INTRODUCTION TO CIVIL WAR - TIQQUN
Second Tiqqun book I’ve read this year. Tiqqun, of course, is the French collective that published a handful of polemic volumes in the early 2000’s, and the other book of theirs I read, Theory of Bloom, I found a little better than this one. Tiqqun suffers here from the French disease of not being very clear in one’s writing without the French virtue of fascinating possibilities and suggestions in this ambiguity, as with the kings of wonderfully suggestive French nonsense, Deleuze/Guattari. Perhaps it is because I am always against it when someone is talking about Empire in a very abstract metaphorical manner, as is done in this book, without even the slightest nod to the fact that France has a very real, non-theoretical empire throughout north, west and central Africa that both causes real suffering, including torture, theft and murder, and the people writing this book benefit from (this obviously applies to an even greater extent to the USA, and implicated me) this arrangement. This isn’t to say that one should speak about Empire metaphorically or symbolically, it just bugs me when the conversation stays entirely in this realm. This book has some good stuff about form-of-life being the basic unit of humanity and the ways that these forms-of-life co-exist, and/or are pitted against one another, and managed under capitalism. Made me feel like I need to read some Ambigen, since I think he’s the one who really pushes that concept the furthest (though, it’s apparently a Wittengstien coinage). There were some bars for sure, I enjoyed, “Liberating spaces liberates us a hundred times more than any kind of “liberated space,”
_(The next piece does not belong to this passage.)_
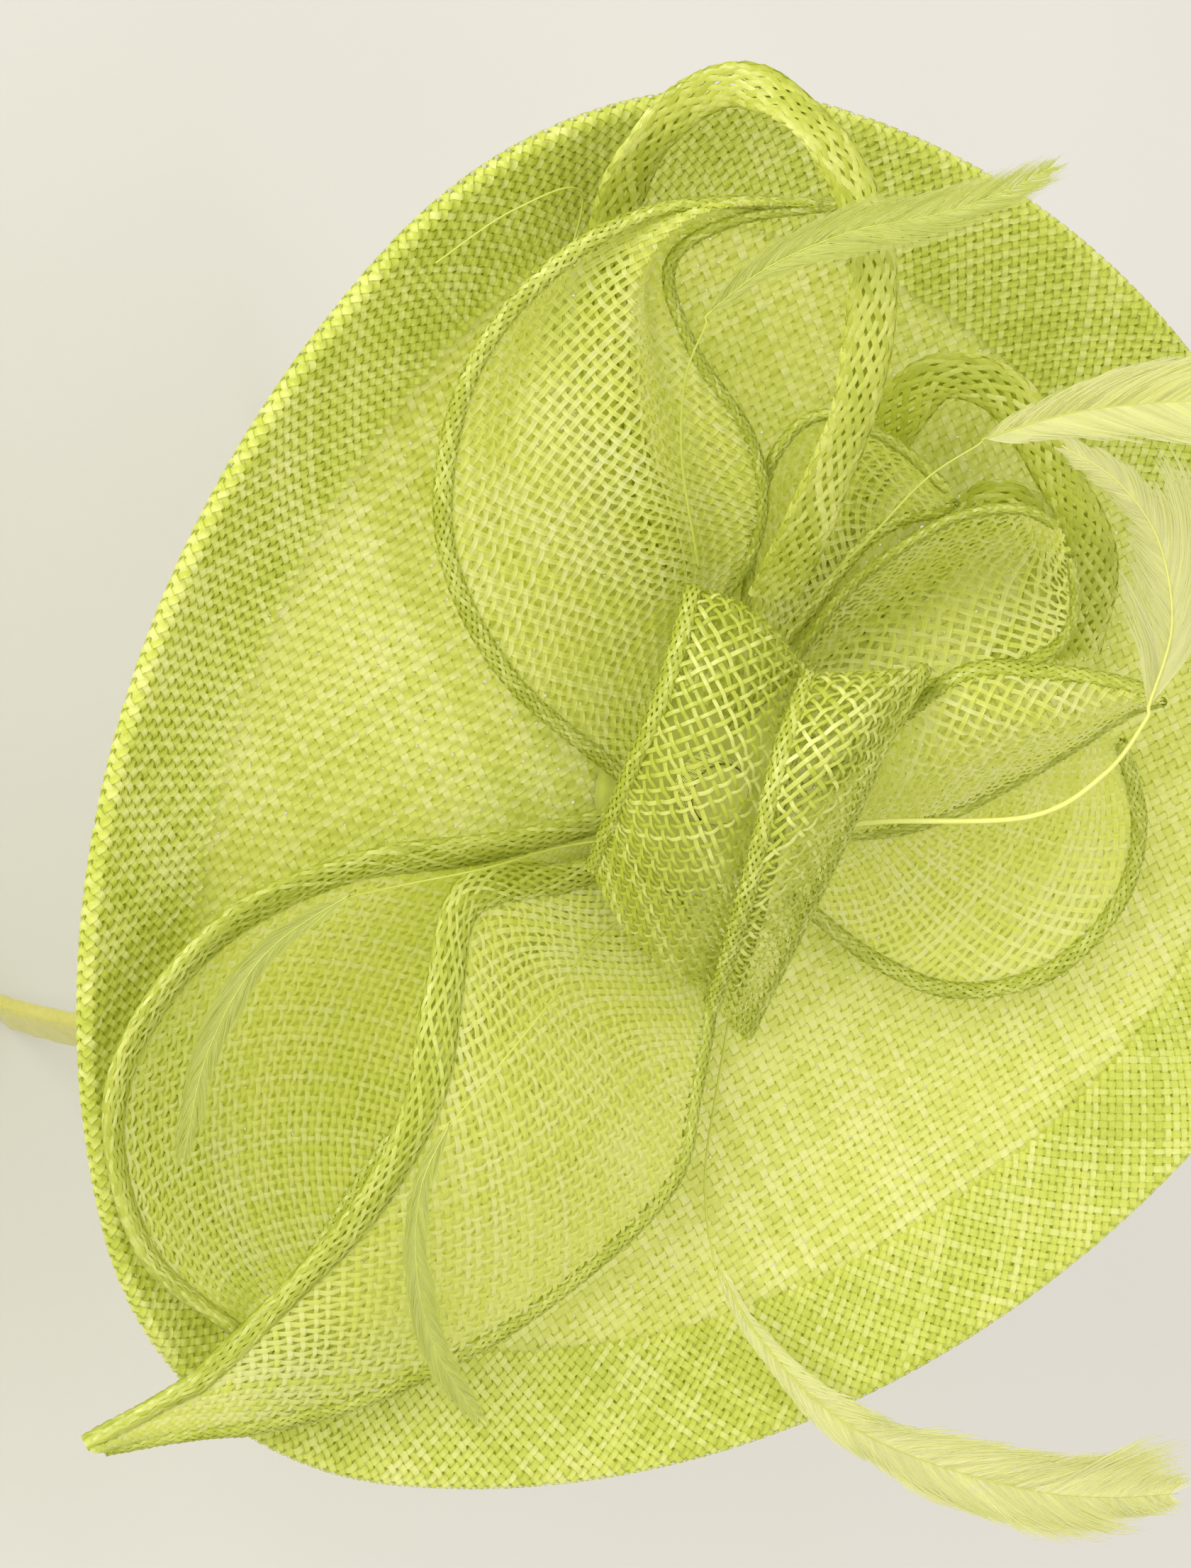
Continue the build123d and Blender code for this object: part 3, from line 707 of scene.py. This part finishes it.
knot = {
    "knot_lower_fold": dict(
        left=[(-9, -24, 10), (-17, -36, 18), (-5, -33, 24), (7, -25, 20), (16, -14, 10)],
        ridge=[(-9, -19, 12), (-20, -30, 22), (-7, -26, 30), (7, -15, 27), (19, 2, 9)],
        right=[(-9, -13, 11), (-20, -18, 20), (-10, -15, 28), (3, -2, 24), (15, 18, 8)]),
    "knot_upper_fold": dict(
        left=[(-13, -12, 18), (-19, -20, 26), (-8, -20, 34), (5, -8, 30), (18, 12, 14)],
        ridge=[(-13, -7, 20), (-24, -17, 31), (-14, -16, 38), (0, -5, 32), (18, 18, 12)],
        right=[(-13, -2, 19), (-30, -9, 28), (-18, -8, 32), (-7, 2, 25), (17, 23, 9)]),
}
loops = {
    "narrow_loop_tall": (
        [(-15, -30, 3), (-23, -53, 5), (-33, -71, 7), (-46, -86, 10), (-61, -86, 14), (-65, -75, 23),
         (-60, -61, 33), (-47, -47, 36), (-34, -35, 30), (-25, -24, 19)],
        [(-19, -26, 3), (-27, -48, 5), (-37, -67, 7), (-51, -81, 10), (-60, -82, 15), (-61, -78, 24),
         (-56, -65, 33), (-44, -52, 36), (-31, -42, 31), (-23, -31, 20)]),
    "narrow_loop_outer": (
        [(-24, -12, 3), (-44, -21, 3), (-54, -29, 8), (-61, -31, 12), (-66, -22, 16), (-65, -9, 18),
         (-62, 7, 17), (-52, 24, 8)],
        [(-24, -8, 3), (-43, -15, 3), (-53, -21, 8), (-59, -24, 12), (-62, -20, 15), (-60, -9, 16),
         (-57, 5, 15), (-50, 20, 8)]),
    "narrow_loop_inner": (
        [(-24, -6, 3), (-42, -4, 3), (-53, -7, 6), (-58, -8, 10), (-60, -2, 11), (-58, 7, 11),
         (-52, 14, 9), (-44, 19, 6)],
        [(-24, -2, 3), (-40, 0, 3), (-52, -1, 6), (-55, -2, 8), (-56, 0, 9), (-55, 5, 9), (-50, 11, 7),
         (-42, 15, 4)]),
}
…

“That when ONE tells us it’s either this or death, it’s
always
actually
This and death.”
And, “The two super-institutional poles of Empire: the police become Biopower, and publicity is transformed into the Spectacle. From this point on, the State does not disappear, it is simply demoted beneath the transterritorial set of autonomous practices: Spectacle, Biopower.”
That second quote is formatted like that in the book, the last section is much more poem like than the earlier sections. So overall, there were some good interesting ideas embedded in this but I failed to see the overall point. I’m not sure what practical insights in terms of the workings of our world or ways we can conceive of changing it. It’s short but the Bloom one was much better. 99 civil wars.